Drainage map of northwestern India showing old bed of Saraswati river which is largely occupied by modern Ghagghar River except a 35 km loop which flows north of the palaeochannel near Fatehabad. Source: Research Gate

There are numerous Harappan sites, including Kalibangan, Rakhigarhi, and Dholavira, located along the Ghaggar-Hakra system. This suggests that a significant river supported the development of the Indus Valley Civilisation, which is also known as the Sindhu-Saraswati or Indus-Saraswati Civilisation.

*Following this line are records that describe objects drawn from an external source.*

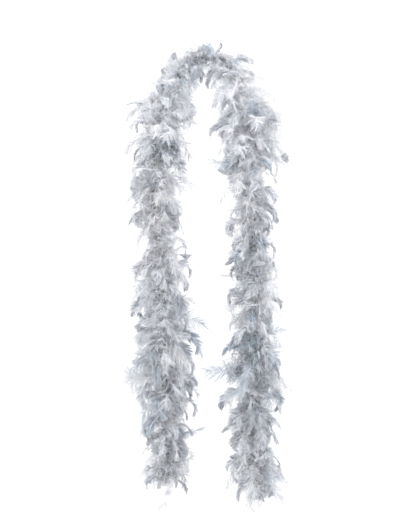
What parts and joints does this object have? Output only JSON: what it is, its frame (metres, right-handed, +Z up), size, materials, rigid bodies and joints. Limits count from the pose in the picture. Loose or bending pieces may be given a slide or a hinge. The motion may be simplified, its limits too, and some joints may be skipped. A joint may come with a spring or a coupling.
{
  "type": "feather boa",
  "caption": "Two-metre feather boa: curled feathers bound in whorls along a twisted core, hung round a neck with two free strands.",
  "frame": {"origin": "middle of the core at the nape, where the boa lies behind the wearer's neck", "axes": "+Z up; -Y is the wearer's front, where both strands hang; +X is on the right as seen from the front"},
  "size_m": [0.3056, 0.2526, 0.9287],
  "materials": {
    "feather": "soft silver-grey down with curled vanes, some teal-grey",
    "core_cotton": "twisted undyed cotton",
    "binding_thread": "matt sewing thread",
    "end_thread": "whipped cotton thread"
  },
  "bodies": {
    "yoke": {"core_yoke": "core_cotton", "binding_yoke": "binding_thread", "feathers_yoke_1": "feather", "feathers_yoke_2": "feather", "feathers_yoke_3": "feather", "feathers_yoke_4": "feather", "feathers_yoke_5": "feather", "feathers_yoke_6": "feather", "feathers_yoke_7": "feather", "feathers_yoke_8": "feather", "feathers_yoke_9": "feather", "feathers_yoke_10": "feather", "feathers_yoke_11": "feather", "feathers_yoke_12": "feather", "feathers_yoke_13": "feather", "feathers_yoke_14": "feather"},
    "left_strand": {"core_left_strand": "core_cotton", "binding_left_strand": "binding_thread", "feathers_left_strand_1": "feather", "feathers_left_strand_2": "feather", "feathers_left_strand_3": "feather", "feathers_left_strand_4": "feather", "feathers_left_strand_5": "feather", "feathers_left_strand_6": "feather"},
    "left_tail": {"core_left_tail": "core_cotton", "binding_left_tail": "binding_thread", "feathers_left_tail_1": "feather", "feathers_left_tail_2": "feather", "feathers_left_tail_3": "feather", "feathers_left_tail_4": "feather", "feathers_left_tail_5": "feather", "feathers_left_tail_6": "feather", "feathers_left_tail_7": "feather", "end_knot_left": "end_thread", "end_loop_left": "end_thread"},
    "right_strand": {"core_right_strand": "core_cotton", "binding_right_strand": "binding_thread", "feathers_right_strand_1": "feather", "feathers_right_strand_2": "feather", "feathers_right_strand_3": "feather", "feathers_right_strand_4": "feather", "feathers_right_strand_5": "feather", "feathers_right_strand_6": "feather"},
    "right_tail": {"core_right_tail": "core_cotton", "binding_right_tail": "binding_thread", "feathers_right_tail_1": "feather", "feathers_right_tail_2": "feather", "feathers_right_tail_3": "feather", "feathers_right_tail_4": "feather", "feathers_right_tail_5": "feather", "feathers_right_tail_6": "feather", "feathers_right_tail_7": "feather", "end_knot_right": "end_thread", "end_loop_right": "end_thread"}
  },
  "joints": [
    {"name": "left_chest_bend", "type": "hinge", "parent": "yoke", "child": "left_strand", "pos_m": [-0.102, -0.166, -0.224], "axis": [1, 0, 0], "range_deg": [-45, 15]},
    {"name": "right_chest_bend", "type": "hinge", "parent": "yoke", "child": "right_strand", "pos_m": [0.084, -0.166, -0.232], "axis": [1, 0, 0], "range_deg": [-45, 15]},
    {"name": "left_tail_sway", "type": "hinge", "parent": "left_strand", "child": "left_tail", "pos_m": [-0.088, -0.178, -0.524], "axis": [0, 1, 0], "range_deg": [-4, 35]},
    {"name": "right_tail_sway", "type": "hinge", "parent": "right_strand", "child": "right_tail", "pos_m": [0.094, -0.178, -0.53], "axis": [0, -1, 0], "range_deg": [-4, 35]}
  ]
}
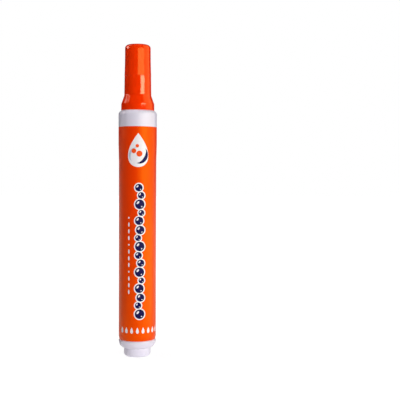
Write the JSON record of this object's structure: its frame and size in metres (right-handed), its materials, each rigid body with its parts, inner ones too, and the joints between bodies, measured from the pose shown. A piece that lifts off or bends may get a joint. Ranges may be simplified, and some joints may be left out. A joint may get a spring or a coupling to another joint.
{
  "type": "stain remover pen",
  "caption": "Pocket stain remover pen with a push-on cap, a felt nib that opens a spring valve when pressed, and a stepped tail.",
  "frame": {"origin": "centre of the tail's flat face, which the pen stands on", "axes": "+Z along the pen's axis from the tail to the cap; the label's main print faces -Y"},
  "size_m": [0.017, 0.017, 0.138],
  "materials": {
    "barrel": "moulded polypropylene, semi-gloss",
    "label_sleeve": "printed film, satin",
    "front_section": "moulded polypropylene, semi-gloss",
    "nib": "pressed polyester felt",
    "valve_seat": "natural polyethylene",
    "valve_cage": "moulded polypropylene",
    "valve_stem": "moulded acetal",
    "valve_spring": "drawn stainless spring wire",
    "inner_cap": "natural polyethylene",
    "cap": "moulded polypropylene, high gloss"
  },
  "bodies": {
    "pen": {"barrel": "barrel", "label_sleeve": "label_sleeve", "front_section": "front_section", "valve_seat": "valve_seat", "valve_cage": "valve_cage", "valve_spring": "valve_spring"},
    "cap_unit": {"cap": "cap", "inner_cap": "inner_cap"},
    "nib_unit": {"nib": "nib"},
    "stem_unit": {"valve_stem": "valve_stem"}
  },
  "joints": [
    {"name": "cap_pull", "type": "slide", "parent": "pen", "child": "cap_unit", "axis": [0, 0, 1], "range_m": [0, 0.04]},
    {"name": "nib_press", "type": "slide", "parent": "pen", "child": "nib_unit", "axis": [0, 0, -1], "range_m": [0, 0.0018], "stiffness_N_per_m": 600, "springref_m": -0.0025},
    {"name": "stem_press", "type": "slide", "parent": "pen", "child": "stem_unit", "axis": [0, 0, -1], "range_m": [0, 0.0018], "deforming": ["valve_spring"]}
  ],
  "couplings": [
    {"joint": "stem_press", "follows": "nib_press", "ratio": 1}
  ]
}
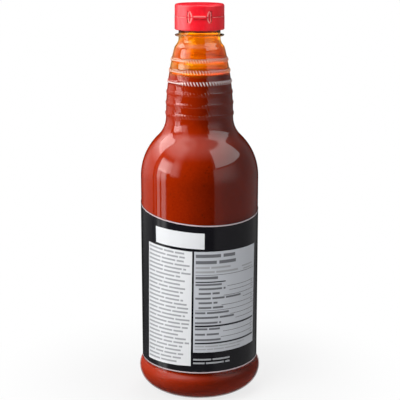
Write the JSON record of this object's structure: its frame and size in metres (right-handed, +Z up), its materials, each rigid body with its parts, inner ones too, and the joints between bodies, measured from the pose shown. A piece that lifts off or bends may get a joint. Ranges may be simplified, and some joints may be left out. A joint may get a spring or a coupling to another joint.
{
  "type": "barbecue sauce bottle",
  "caption": "Clear filled bottle with a bulged foot, plain wrap label, long neck with roped rings and a red closure whose lid flips open on a butterfly hinge.",
  "frame": {"origin": "middle of the standing ring, on the surface that the bottle stands on", "axes": "+Z up along the bottle's axis, -Y towards the lid's hinge, +X to the right seen from the hinge side"},
  "size_m": [0.076, 0.076, 0.24],
  "materials": {
    "clear_plastic": "clear glossy blown plastic",
    "sauce": "thick glossy red-brown sauce",
    "label_film": "printed film, satin gloss",
    "red_plastic": "moulded gloss"
  },
  "bodies": {
    "bottle": {"bottle": "clear_plastic", "sauce": "sauce", "label": "label_film", "cap_base": "red_plastic"},
    "lid": {"cap_lid": "red_plastic"}
  },
  "joints": [
    {"name": "lid_hinge", "type": "hinge", "parent": "bottle", "child": "lid", "pos_m": [0, -0.01557, 0.23241], "axis": [1, 0, 0], "range_deg": [0, 150]}
  ]
}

Archaeologist Braj Basi Lal, or BB Lal, the former Director-General of the ASI, has been a prominent advocate of the argument that the distribution of these Harappan sites aligns with the course of Saraswati, not the Sindhu/Indus, suggesting that Saraswati was a central hub of the IVC. Even in Kalibangan, excavations have uncovered Vedic ritual altars, Vedis, and Yupas, hinting at the cultural-religious continuity between the Vedic and Harappan civilisations. Interestingly, BB Lal is often labelled as a ‘Hindutva-influenced’ archaeologist by the left-liberal cabal.

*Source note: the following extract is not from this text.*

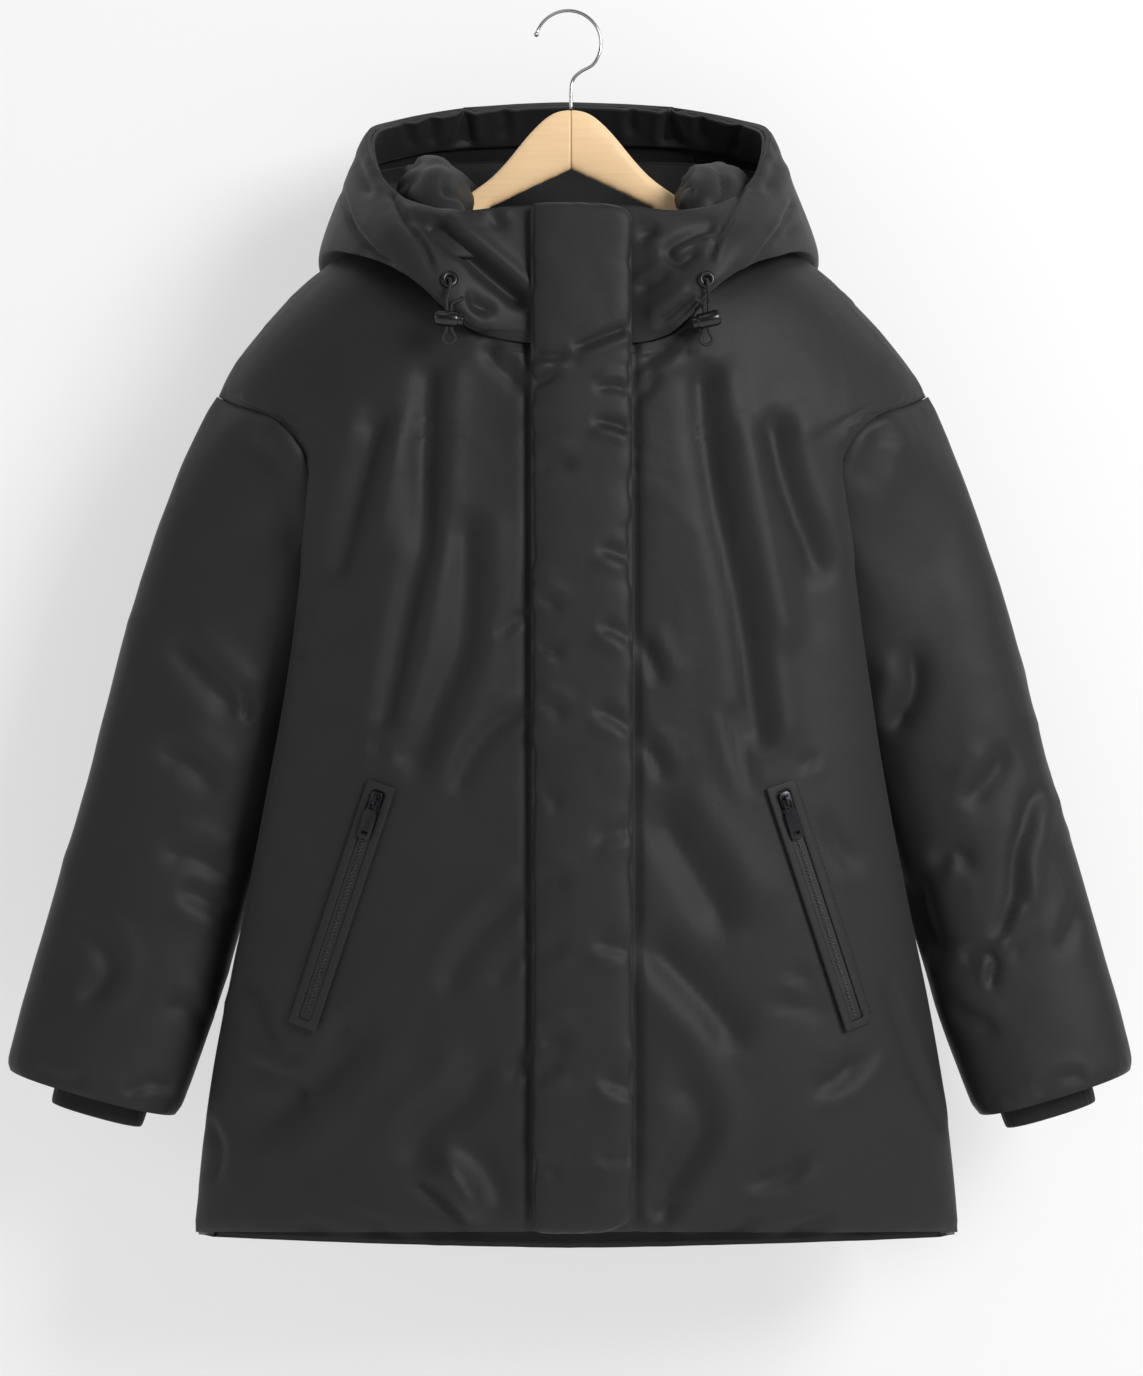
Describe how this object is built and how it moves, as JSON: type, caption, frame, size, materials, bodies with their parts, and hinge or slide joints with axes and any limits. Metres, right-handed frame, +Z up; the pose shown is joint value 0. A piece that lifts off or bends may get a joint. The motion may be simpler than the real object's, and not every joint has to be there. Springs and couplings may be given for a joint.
{
  "type": "hooded parka on a hanger",
  "caption": "Padded parka with a wide hood, a covered front, slanted zip pockets and knit cuffs, hung on a wooden hanger.",
  "frame": {"origin": "inside of the top of the hook's bend, where the hanger rests", "axes": "+X to the right as seen from the front, +Y from the front of the coat to its back, +Z up"},
  "size_m": [0.882, 0.294, 0.9769],
  "materials": {
    "shell": "matte woven shell cloth, padded",
    "lining": "plain woven lining with a faint sheen",
    "knit": "1x1 rib knit",
    "tape": "coated zip tape with coil teeth",
    "dark_metal": "gunmetal, half gloss",
    "cord": "braided elastic cord",
    "lock_plastic": "moulded, glossy",
    "wood": "pale wood, clear satin lacquer",
    "steel": "bright plated wire"
  },
  "bodies": {
    "parka": {"front_left": "shell", "front_right": "shell", "back": "shell", "sleeve_left": "shell", "sleeve_right": "shell", "hood_side_left": "shell", "hood_side_right": "shell", "hood_centre": "shell", "storm_flap": "shell", "pocket_welt_left": "shell", "pocket_welt_right": "shell", "hood_facing": "lining", "hood_lining": "lining", "rib_cuff_left": "knit", "rib_cuff_right": "knit", "zip_tape_left": "tape", "zip_tape_right": "tape", "slider_left": "dark_metal", "slider_right": "dark_metal", "eyelet_left": "dark_metal", "eyelet_right": "dark_metal", "cord_left": "cord", "cord_right": "cord", "cord_lock_left": "lock_plastic", "cord_lock_right": "lock_plastic", "hanger_bar_left": "wood", "hanger_bar_right": "wood", "hanger_hook": "steel"},
    "pull_left": {"pull_tab_left": "dark_metal"},
    "pull_right": {"pull_tab_right": "dark_metal"}
  },
  "joints": [
    {"name": "pull_tab_left_swing", "type": "hinge", "parent": "parka", "child": "pull_left", "pos_m": [-0.14505, -0.0991, -0.61118], "axis": [-0.927, 0.2011, 0.3166], "range_deg": [0, 120]},
    {"name": "pull_tab_right_swing", "type": "hinge", "parent": "parka", "child": "pull_right", "pos_m": [0.1643, -0.0987, -0.61117], "axis": [-0.9254, -0.208, -0.3167], "range_deg": [0, 120]}
  ]
}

The deliberate dismissal of the Saraswati as ‘mythical’ seeks to weaken the authority of Hindu scriptures, especially the Vedas, as reliable historical sources. It is understandable that relying solely on religious scriptures, even if those scriptures are the cornerstone of Hindu culture and give elaborate insights into the life and times of the Vedic era, is not appropriate. However, the leftists discredit legitimate research papers, archaeological findings and other evidence just because it does not align with their agenda, and to prevent further research and investigations in this direction.

Besides the ideological imperative of undermining the histriocity of Hindu scriptures, the leftists and other anti-Hindu elements who have been blind supporters of the Aryan Invasion Theory (AIT), are also opposed to efforts to trace what they call the ‘dead river’, since the Saraswati’s perennial phase, (9,000-4,500 years ago), and its mention in the Rig Ved as massive river still flowing, likely before 1900 BCE. Many scholars are of the view that this earlier dating aligns the Vedic period with the Mature Harappan phase (2600-1900 BCE). This suggests that the Vedic and the Harappan cultures could have been contemporaneous or even identical.

Interestingly, the discovery of Vedic religious elements at Harappan sites, the absence of archaeological evidence for a violent invasion, as well as genetic studies showing limited Steppe ancestry in India, have devastated the Aryan Invasion Theory propagators. So far, the studies have hinted at cultural continuity rather than a disruptive and violent foreign incursion. Even the shrewd attempts by leftist scholars and historians to shift the narrative from ‘invasion’ to ‘immigration’ have not yielded the desired results.

However, denying the existence of the Saraswati River helps leftists maintain whatever little relevance their AIT has, by avoiding the need to reconcile the Rig Ved’s timeline with the Indus Valley Civilisation. No wonder, there was a massive outrage among the left liberal ‘intellectual’ ecosystem when the NCERT decided to update the name of Harappan Civilisation as Sindhu-Saraswati Civilisation in school textbooks. Not to forget, acknowledging Saraswati River’s existence validates the antiquity of the Vedic culture and also debunks the divisive claims made by the likes of Max Müller and other foreign scholars in the 19th century and later on, that the foreign Aryans invaded the Indian subcontinent and clashed with the native Dravidians, displacing the existing Indus Valley civilisation. Interestingly, while the neo-Buddhists are among those who propagate the AIT as a universal truth, OpIndia reported earlier how even their idol, Dr BR Ambedkar, debunked the Aryan Invasion Theory.

In conclusion, while left-liberal cabal kept trying all tactics at hand to discredit Hindu history and to establish the narrative that the Saraswati river is nothing but a ‘myth’, archaeological evidence emerging one after the other, suggest that what they call ‘myth’ is probably, a truth yet to be fully discovered. Thus, more research on the Saraswati River and its link to the Harappan and Vedic cultures should be conducted to trace the ancient river and its role in an indigenous Vedic-Harappan continuum.